■ Your task
Extract, without alteration, each line from the start of the listing to the line bearing "back_gap = 0.5; // [0.4:0.1:1]".

■ Dataset section
§

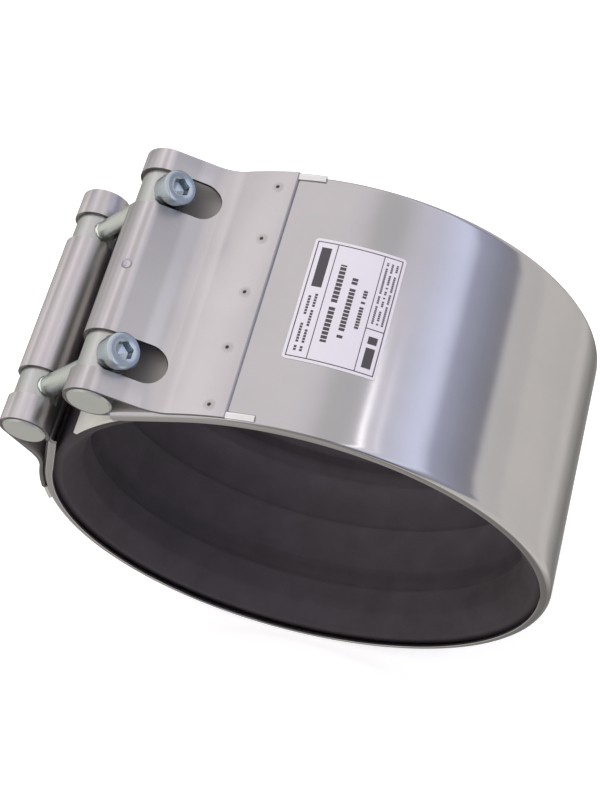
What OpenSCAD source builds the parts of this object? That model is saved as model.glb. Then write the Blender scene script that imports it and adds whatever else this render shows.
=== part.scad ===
// Wide stainless pipe repair coupling: a springy sheet casing with turned-in
// edges around a rubber sealing sleeve, closed by two socket screws that pull
// two round bars together inside folded loops at the band's ends.
//
// The part's frame: pipe axis along Y, origin on that axis at mid-length, the
// closure up and to the left when seen from -Y, with +X to the right.
// Every piece is drawn in the closure frame, where the pipe axis is Z and the
// middle of the closure is at +Y, and place() turns it into the part's frame.

/* [Casing] */
// Outside diameter of the casing
casing_d = 194; // [170:1:240]
// Length of the casing along the pipe
casing_w = 100; // [88:1:140]
// Thickness of the casing sheet
sheet_t = 1.2; // [0.8:0.1:1.6]
// Radial height of the turned-in edges
edge_h = 4; // [3:0.5:6]
// Outside bend radius of the turned-in edges
edge_r = 2; // [1.8:0.1:2.5]
// Angle from the closure's middle inside which the band runs straight
straight_angle = 27.5; // [26:0.5:30]
// Angle from the closure's middle at which the turned-in edges stop
edge_end_angle = 12.5; // [12:0.5:14]
// Turn of the closure from the top, towards -X
closure_turn = 52; // [0:1:90]
// Gap between the two halves of the casing at the back
back_gap = 0.5; // [0.4:0.1:1]

/* [Loops] */
// Distance between the two bars' centres
bar_spacing = 46; // [44:0.5:54]
// Distance of the loops' and flaps' ends from the casing's ends
loop_inset = 0.5; // [0.4:0.1:6]
// Angle from the closure's middle at which the flap starts to bend up
fold_angle = 27.2; // [26:0.1:27.4]
// Angle from the closure's middle at which the flap ends
flap_end_angle = 38.8; // [37:0.1:44]
// Inside radius of that bend
fold_r = 16; // [10:0.5:17]
// Width of the near loop's slots, which the screw heads pass
head_slot_w = 14.5; // [14:0.5:18]
// Width of the far loop's slots, which the screws' shanks pass
shank_slot_w = 11; // [9:0.5:14]
// Distance of the slots' ends from where the leg's plane meets the band's
slot_margin = 0.6; // [0:0.1:5]
// Angle about the bar, below the screw line, down to which the slots are open
slot_low_angle = 33; // [31:1:40]
// Diameter of the stake dimple in the middle of each loop
dimple_d = 4.5; // [3:0.5:6]
// Depth of the stake dimple
dimple_depth = 0.8; // [0.3:0.1:0.9]
// Angle of the stake dimple about the bar, from its top away from the gap
dimple_angle = 45; // [0:1:60]

/* [Bars] */
// Diameter of the bars
bar_d = 16; // [14:0.5:18]
// Length by which the bars stand out of the loops at each end
bar_overhang = 0.6; // [0:0.1:2]
// Radial clearance of a bar in its loop
bar_clear = 0.1; // [0.05:0.05:0.3]
// Chamfer on the bars' ends
bar_chamfer = 0.6; // [0.2:0.1:1.5]
// Distance of each screw from its end of the bars
screw_end_dist = 16.6; // [12:0.1:22]
// Radial clearance of the screw in the near bar's through hole
through_clear = 0.5; // [0.3:0.1:0.8]
// Radial clearance of the screw in the far bar's threaded hole
thread_clear = 0.1; // [0.05:0.05:0.3]
// Depth of the flat seat cut for each screw head
seat_depth = 1.5; // [1:0.1:2.5]
// Diameter of that seat
seat_d = 14; // [13.6:0.1:15]

/* [Screws] */
// Thread diameter
screw_d = 8; // [7:0.5:8]
// Length below the head
screw_len = 60; // [56:1:70]
// Head diameter
head_d = 13; // [12:0.5:13.5]
// Head height
head_h = 8; // [6:0.5:10]
// Hexagon socket across flats
socket_af = 6; // [4:0.5:6.5]
// Depth of the hexagon socket
socket_depth = 4; // [3:0.5:5]
// Chamfer round the head and the screw's tip
screw_chamfer = 0.8; // [0.4:0.1:1]

/* [Sealing sleeve] */
// Depth of the sealing lips below the casing's outside, open
lip_depth = 12.5; // [9:0.5:20]
// Radial clearance between the sleeve and the casing
sleeve_clear = 0.3; // [0.1:0.1:0.5]
// Gap between the sleeve's ends and the casing's turned-in edges
sleeve_end_gap = 1.6; // [1.5:0.1:3]
// Radial height of the lips above the sleeve's middle
lip_h = 1.8; // [1:0.1:3]
// Depth of the grooves behind the lips, below the sleeve's middle
groove_h = 2.4; // [1:0.1:3]
// Length of each lip's lead-in slope
lead_l = 8; // [4:0.5:12]
// Radial height of that slope
lead_h = 5.5; // [3:0.5:6]
// Length of each lip's land
land_l = 10; // [6:0.5:14]
// Length of each groove's floor
groove_l = 5; // [2:0.5:10]
// Length of each of the groove's sloping walls
groove_wall_l = 2.5; // [1:0.5:4]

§

■ The answer
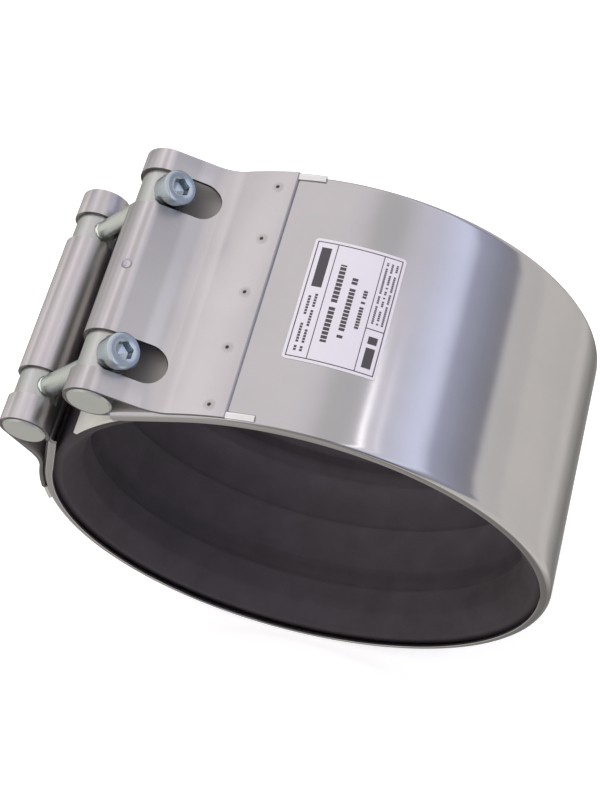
What OpenSCAD source builds the parts of this object? That model is saved as model.glb. Then write the Blender scene script that imports it and adds whatever else this render shows.
=== part.scad ===
// Wide stainless pipe repair coupling: a springy sheet casing with turned-in
// edges around a rubber sealing sleeve, closed by two socket screws that pull
// two round bars together inside folded loops at the band's ends.
//
// The part's frame: pipe axis along Y, origin on that axis at mid-length, the
// closure up and to the left when seen from -Y, with +X to the right.
// Every piece is drawn in the closure frame, where the pipe axis is Z and the
// middle of the closure is at +Y, and place() turns it into the part's frame.

/* [Casing] */
// Outside diameter of the casing
casing_d = 194; // [170:1:240]
// Length of the casing along the pipe
casing_w = 100; // [88:1:140]
// Thickness of the casing sheet
sheet_t = 1.2; // [0.8:0.1:1.6]
// Radial height of the turned-in edges
edge_h = 4; // [3:0.5:6]
// Outside bend radius of the turned-in edges
edge_r = 2; // [1.8:0.1:2.5]
// Angle from the closure's middle inside which the band runs straight
straight_angle = 27.5; // [26:0.5:30]
// Angle from the closure's middle at which the turned-in edges stop
edge_end_angle = 12.5; // [12:0.5:14]
// Turn of the closure from the top, towards -X
closure_turn = 52; // [0:1:90]
// Gap between the two halves of the casing at the back
back_gap = 0.5; // [0.4:0.1:1]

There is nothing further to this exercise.